To determine changes in reporting, the researchers studied 688 clinical trials in 2015 and 2019. Nearly half of trials in both years reported race — a vast improvement over 1999 statistics, which found only 28.7% of clinical trials reported race. However, most of the participants were white, accounting for 84% in 2015 and 77% in 2019. Fewer than 15% of studies (14.7% in 2015 and 12.3% in 2018) reported SES. Sex was noted in 98% of the clinical trials, although the median number of female participants was 46%.

“We found that limited progress has been made in the reporting and representation of race and SES within medical research between 2015 and 2019, while the reporting of sex was high,” the authors concluded. “The impacts of systemic racism in medicine are being acknowledged. It is imperative that we now address this important problem and improve the way we represent, report, and include race, SES, and sex in medical research.”

But overcoming systemic racism is not a matter of simply recruiting more diverse clinical trial participants. A long history of racism can lead to mistrust in communities of color.

“All of these things reflect a structure, a process,” Clyde W. Yancy, MD, MSc, vice dean of diversity and inclusion for medicine, professor of medical social sciences, and chief of the division of cardiology at Northwestern University Feinberg School of Medicine, noted at a recent webinar. “The way an IRB functions, the way protocols are disseminated, the way studies are funded, the way investigators are rewarded, particularly with academic credit, all of this is within a fairly strict system. That system, by design, whether it was overt or not, excludes certain important constituencies. When we talk about structural racism, we’re saying that there’s something inherent in the design of our systems whereby the execution of that process unfortunately leaves some people out of the equation. We shouldn’t fear the phrase ‘structural racism.’ We should recognize it as an invitation to re-evaluate our processes and [ask], ‘Have we developed processes that are more inclusive?’”
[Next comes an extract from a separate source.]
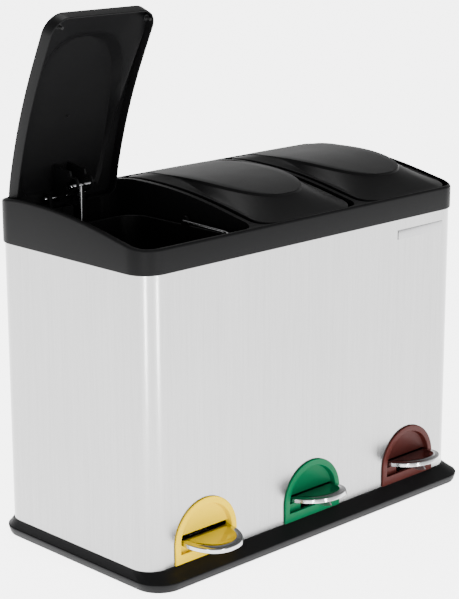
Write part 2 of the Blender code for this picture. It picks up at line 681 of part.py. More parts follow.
def bumper_place(side):
    """Where a rubber bumper sits in a front corner of the lid, x from the lid's middle."""
    corner = LID_HALF_WIDTH - LID_FRONT_CORNER, LID_FRONT_Y + LID_FRONT_CORNER
    reach = 0.0232 * math.sqrt(0.5)
    return side * (corner[0] + reach), corner[1] - reach


def slot_ends():
    """Near and far middles of the lug's slot, about the hinge axis, lid closed."""
    near, far = CRANK_RADIUS - 0.0056, CRANK_RADIUS + 0.0050
    angle = math.radians(43.0)
    return [(-r * math.cos(angle), -r * math.sin(angle)) for r in (near, far)]


def make_slot():
    """Cutter for the slot in which the push rod's cross bar slides."""
    (y0, z0), (y1, z1) = slot_ends()
    heading = math.degrees(math.atan2(z1 - z0, y1 - y0))
    outline = arc((y1, z1), SLOT_HALF_WIDTH, heading - 90, heading + 90, 8)
    outline += arc((y0, z0), SLOT_HALF_WIDTH, heading + 90, heading + 270, 8)
    return extrude(outline, "X", -0.02, 0.02)


def make_lug(x):
    """Web under the lid that carries the hinge hole and the slot."""
    points = arc((0.0, 0.0), 0.0065, 0, 360, 16)
    for centre in slot_ends():
        points += arc(centre, SLOT_HALF_WIDTH + 0.0028, 0, 360, 14)
    points += [(y - HINGE_Y, plateau_height(y) - 0.0012 - HINGE_Z)
               for y in (0.088, 0.098, 0.108, 0.118)]
    order = geometry.convex_hull_2d([Vector(point) for point in points])
    outline = [points[i] for i in order]
    return extrude(outline, "X", x - LUG_HALF_THICKNESS, x + LUG_HALF_THICKNESS)


def build_lid(side, x, is_open, mesh, finish):
    """Lid and its bumpers, turned about the hinge axis."""
    lid = new_object("lid_" + side, mesh.copy(), finish["lid_black"])
    lid.location = (x, HINGE_Y, HINGE_Z)
    lid.rotation_euler.x = -LID_OPENING if is_open else 0.0
    smooth(lid)
    for hand, end in ((-1, "a"), (1, "b")):
        px, py = bumper_place(hand)
        bumper = rod("Z", (px, py - HINGE_Y, 0.4146 - HINGE_Z), 0.0020, 0.0037, 12,
                     "lid_bumper_%s_%s" % (side, end))
        bumper.data.materials.append(finish["rubber"])
        bumper.parent = lid
        smooth(bumper)


# ---- pedal works --------------------------------------------------------------------
def pedal_outline(inset, rear):
    """Half-round plate seen from above, y measured from the pivot."""
    half, depth = PEDAL_HALF_WIDTH - inset, PEDAL_TIP - PEDAL_SHOULDER - inset
    points = [(half, -rear)]
    for i in range(21):
        angle = math.pi * i / 20
        c, s = math.cos(angle), math.sin(angle)
        points.append((math.copysign(half * abs(c) ** (2 / PEDAL_POWER), c),
                       -PEDAL_SHOULDER - depth * s ** (2 / PEDAL_POWER)))
    points.append((-half, -rear))
    return points


def build_pedal(side, x, is_pressed, finish):
    """Lever and pressed plate, about the pivot, plate level in the mesh."""
    tilt = -PEDAL_REST_TILT + (PEDAL_SWING if is_pressed else 0.0)
    arm, drop = ROD_Y - PIVOT_Y, LEVER_DROP
    c, s = math.cos(PEDAL_REST_TILT), math.sin(PEDAL_REST_TILT)
    end_y, end_z = arm * c + drop * s, arm * s - drop * c
    slope = end_z / end_y
    top = PEDAL_TOP - PEDAL_SHEET - GAP
    heel_top = top + PEDAL_WEDGE * (PEDAL_TIP - 0.014)
    toe_top = top + PEDAL_WEDGE * (PEDAL_TIP - 0.050)
    profile = [(-0.050, toe_top), (-0.0525, toe_top - 0.0018), (-0.048, toe_top - 0.0042),
               (-0.020, -0.0030), (-0.004, -0.0075), (0.010, -0.0065),
               (end_y + 0.008, end_z - 0.0085), (end_y + 0.008, end_z + slope * 0.008),
               (0.020, 0.0050), (0.006, 0.0070), (-0.006, heel_top), (-0.014, heel_top)]
    lever = extrude(profile, "X", -LEVER_HALF_THICKNESS, LEVER_HALF_THICKNESS,
                    "pedal_lever_" + side)
    lever.data.materials.append(finish["zinc_steel"])
    join(lever, rod("X", (0.0, 0.0, 0.0), 0.0060, 0.0118, 16))
    cut(lever, rod("X", (0.0, 0.0, 0.0), PIVOT_HOLE_RADIUS, 0.03, 16))
    lever.location = (x, PIVOT_Y, PIVOT_Z)
    lever.rotation_euler.x = tilt
    smooth(lever)

    plate = extrude(pedal_outline(0.0, PEDAL_REAR), "Z", PEDAL_TOP - PEDAL_SKIRT, PEDAL_TOP,
                    "pedal_plate_" + side)
    plate.data.materials.append(finish["polished_steel"])
    cut(plate, extrude(pedal_outline(PEDAL_SHEET, PEDAL_REAR - 0.002), "Z",
                       PEDAL_TOP - PEDAL_SKIRT - 0.002, PEDAL_TOP - PEDAL_SHEET))
    for vert in plate.data.vertices:
        vert.co.z += PEDAL_WEDGE * (vert.co.y + PEDAL_TIP)
    plate.parent = lever
    smooth(plate)


def build_push_rod(side, x, is_raised, finish):
    """Push rod with its cross bar, about the bar's middle with the lid closed."""
    foot = LEVER_END_Z + ROD_FOOT_CLEARANCE - BAR_CLOSED_Z
    rings = ((0.0014, foot), (ROD_RADIUS, foot + 0.0018), (ROD_RADIUS, 0.0))
    loops = [[(radius * math.cos(2 * math.pi * i / 16), radius * math.sin(2 * math.pi * i / 16), z)
              for i in range(16)] for radius, z in rings]
    push_rod = skin("push_rod_" + side, loops, finish["zinc_steel"])
    join(push_rod, rod("X", (0.0, 0.0, 0.0), ROD_RADIUS, CROSS_BAR_HALF_LENGTH, 16))
    push_rod.location = (x, ROD_Y, BAR_CLOSED_Z + (ROD_TRAVEL if is_raised else 0.0))
    smooth(push_rod)


# ---- buckets ------------------------------------------------------------------------
def bucket_loop(inset, z):
    """A loop of the bucket's outline, about its own middle line."""
    return rounded_loop(-BUCKET_HALF_WIDTH + inset, BUCKET_HALF_WIDTH - inset,
                        BUCKET_FRONT_Y + inset, BUCKET_REAR_Y - inset,
                        BUCKET_CORNER - inset, z, 5)


def make_bucket_mesh():
    """Tapered bucket with a rolled rim and two ears for the bail handle."""
    neck = 0.0025
    bucket = skin("bucket", [
        bucket_loop(BUCKET_TAPER, BUCKET_BOTTOM),
        bucket_loop(neck, BUCKET_RIM - 0.0085),
        bucket_loop(0.0, BUCKET_RIM - 0.0085),
        bucket_loop(0.0, BUCKET_RIM),
        bucket_loop(neck + BUCKET_WALL, BUCKET_RIM),
        bucket_loop(BUCKET_TAPER + BUCKET_WALL, BUCKET_BOTTOM + 0.0020),
    ])
    for side in (-1, 1):
        inner, outer = side * 0.0752, side * 0.0784
        head = arc((BAIL_PIVOT_Y, BAIL_PIVOT_Z), 0.0060, 0, 180, 10)
        low = [(BAIL_PIVOT_Y - 0.0085, 0.4120), (BAIL_PIVOT_Y + 0.0085, 0.4120)]
        join(bucket, extrude(low + head, "X", min(inner, outer), max(inner, outer)))
    cut(bucket, rod("X", (0.0, BAIL_PIVOT_Y, BAIL_PIVOT_Z), 0.0025, 0.09, 12))
    mesh = bucket.data
    bpy.data.objects.remove(bucket)
    return mesh


def bail_path():
    """Half of the bail's centre line in x and y, from its peg to the middle of the front."""
    bend, nose = 0.004, 0.026
    path = [(0.0793, 0.0)]
    path += arc((BAIL_HALF_WIDTH + bend, -bend), bend, 90, 180, 4)
    path += arc((BAIL_HALF_WIDTH - nose, -BAIL_REACH + nose), nose, 0, -90, 7)
    return path + [(0.0, -BAIL_REACH)]


def build_bucket(side, x, mesh, finish):
    """Bucket and its wire handle, folded forward on the rim."""
    bucket = new_object("bucket_" + side, mesh.copy(), finish["bucket_black"])
    bucket.location = (x, 0.0, 0.0)
    smooth(bucket)
    half = bail_path()
    outline = half + [(-px, py) for px, py in reversed(half[:-1])]
    drop = BAIL_PIVOT_Z - BUCKET_RIM - BAIL_WIRE - 0.0004
    line = [Vector((px, py, drop * py / BAIL_REACH)) for px, py in outline]
    bail = wire("bail_handle_" + side, line, BAIL_WIRE, finish["polished_steel"])
    bail.location = (0.0, BAIL_PIVOT_Y, BAIL_PIVOT_Z)
    bail.parent = bucket
    smooth(bail)


def build_bin():
    """Build every piece in bin coordinates, then centre the footprint on the origin."""
    for item in list(bpy.data.objects):
        bpy.data.objects.remove(item)
    finish = make_finishes()
    build_base(finish)
    build_platform(finish)
    build_shell(finish)
    build_frame(finish)
    build_badge(finish)
    lid_mesh = make_lid_mesh()
    bucket_mesh = make_bucket_mesh()
    for side, colour, x, is_open in COMPARTMENTS:
        build_bezel(colour, x, finish)
        build_guide(side, x, finish)
        build_hinge_pin(side, x, finish)
        build_bracket(side, x, finish)
        build_screw(side, x, finish)
        build_lid(side, x, is_open, lid_mesh, finish)
        build_pedal(side, x, is_open, finish)
        build_push_rod(side, x, is_open, finish)
        build_bucket(side, x, bucket_mesh, finish)
    for item in bpy.data.objects:
        if item.parent is None:
            item.location.y += FOOTPRINT_SHIFT


build_bin()
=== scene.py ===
"""Looks of a three-compartment pedal recycling bin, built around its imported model.

The fixed cabinet and the moving parts of the three compartments are remade here with
rounded edges, curved lids and fine surface finishes. Positions are in metres, with the
base's middle at y = 0 while a piece is made; placing it moves it into the shared frame.
"""
from __future__ import annotations

import json
import logging
import math
from collections.abc import Callable, Sequence
from dataclasses import dataclass, field
from enum import Enum
from typing import ClassVar

import bmesh
import bpy
from mathutils import Matrix, Vector

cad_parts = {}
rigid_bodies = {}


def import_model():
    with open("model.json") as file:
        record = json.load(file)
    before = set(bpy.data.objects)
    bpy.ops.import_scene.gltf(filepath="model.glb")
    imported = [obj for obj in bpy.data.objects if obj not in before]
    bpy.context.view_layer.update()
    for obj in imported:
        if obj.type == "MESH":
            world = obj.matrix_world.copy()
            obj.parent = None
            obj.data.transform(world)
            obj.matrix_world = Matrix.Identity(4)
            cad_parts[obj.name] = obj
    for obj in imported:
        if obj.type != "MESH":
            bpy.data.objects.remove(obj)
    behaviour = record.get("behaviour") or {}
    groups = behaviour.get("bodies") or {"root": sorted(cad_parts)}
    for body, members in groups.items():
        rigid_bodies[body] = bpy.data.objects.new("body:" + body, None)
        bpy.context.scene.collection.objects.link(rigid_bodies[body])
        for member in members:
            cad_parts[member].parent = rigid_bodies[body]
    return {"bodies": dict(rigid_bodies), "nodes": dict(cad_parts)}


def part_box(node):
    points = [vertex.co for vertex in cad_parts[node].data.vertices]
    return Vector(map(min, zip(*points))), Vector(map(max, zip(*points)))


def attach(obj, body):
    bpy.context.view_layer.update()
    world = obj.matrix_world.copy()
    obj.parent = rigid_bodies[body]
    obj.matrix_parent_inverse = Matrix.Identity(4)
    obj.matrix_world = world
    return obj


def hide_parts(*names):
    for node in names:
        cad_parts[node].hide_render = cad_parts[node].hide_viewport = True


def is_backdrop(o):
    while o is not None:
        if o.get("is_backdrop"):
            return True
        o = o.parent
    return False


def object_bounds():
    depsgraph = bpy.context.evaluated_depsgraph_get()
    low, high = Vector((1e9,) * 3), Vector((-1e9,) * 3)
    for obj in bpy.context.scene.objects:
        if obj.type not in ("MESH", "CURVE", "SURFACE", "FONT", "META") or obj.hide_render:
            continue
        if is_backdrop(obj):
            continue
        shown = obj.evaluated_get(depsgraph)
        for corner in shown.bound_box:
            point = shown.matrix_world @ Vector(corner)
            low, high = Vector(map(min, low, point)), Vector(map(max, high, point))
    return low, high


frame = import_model()
CAD_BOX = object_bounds()

logging.basicConfig(level=logging.INFO, format="%(message)s")
LOG = logging.getLogger("recycling_bin")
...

Including diverse populations in clinical trials also ensures good science and safe medications. “[When] we create representative populations in our clinical trials, we create better science,” PRA Health Sciences chief scientific officer and executive vice president Kent Thoelke said at the same webinar. “We create safer drugs. We create better understanding and profiles around the efficacy of the drugs for testing, so this conversation is an incredibly important one.”